Barry Rascovar’s blog is www.politicalmaryland.com. He can be reached at[email protected]

Related story: Hogan punted on hotel tax

5 Comments

  1. Dale McNamee

    And the same hotels lobbying for taxes on on-line room booking devices like Travelocity to fill their rooms and they offer on-line booking also…
    Then, there are the service fees and taxes that they collect if Travelocity doesn’t…
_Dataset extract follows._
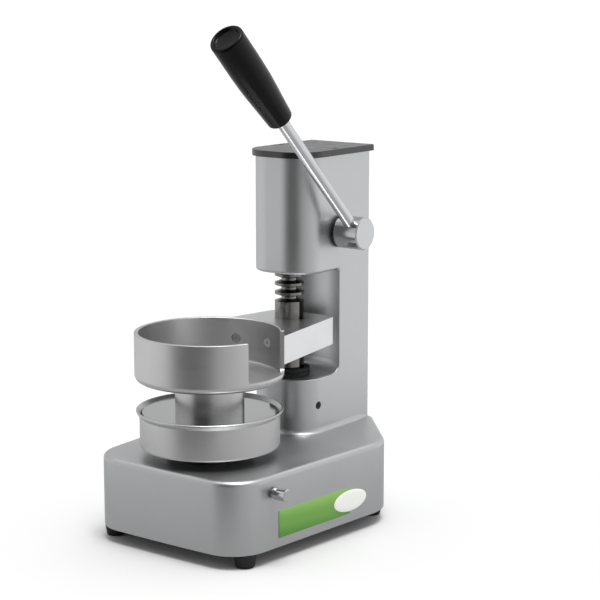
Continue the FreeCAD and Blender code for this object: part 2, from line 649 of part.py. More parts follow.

    Can everyone spell the word ” Hypocrisy ” ?

  2. Sam D

    This overall a solid piece, but I wish Rascovar would have added the perspective that this is closing a loophole that allows the online hotel and travel companies should have been paying anyway. There is definitely plenty of room to dispute this, but I think the article would be more complete and balanced if that perspective were included.

    • Will

      What is the loophole. Isn’t the legislature trying to tax a service fee charged by travel agents when they already pay income tax on their earnings? The agents located in Maryland should move to Virginia if that happens.

      • Sam D

        Not exactly. The legislature is trying to make online hotel companies pay sales tax on the full price of the rooms they sell instead of the discounted price they pay when they buy these rooms in bulk from the hotels. These online hotel companies then sell the rooms at full price and charge the consumer 6% of the full price for sales tax, even though the online company only paid 6% of the discounted price.

        • Philip

          Sam D, it’s important to understand that online travel agencies do NOT “buy these rooms in bulk from the hotels”. In fact, a Marriott representative testified before the General Assembly to that reality stating, “when we say wholesale, it’s not the most apt analogy. Expedia doesn’t pre-pay Marriott for rooms. What happens is they have access to sell, they’re another conduit for selling (Feb.11.2015).” The notion that SB190 is “closing a loophole” is unquestionably false and misleading. A vote to override SB190 is a vote to shoulder hundreds of local small businesses and ultimately the travelers who use them with new and dangerous taxes.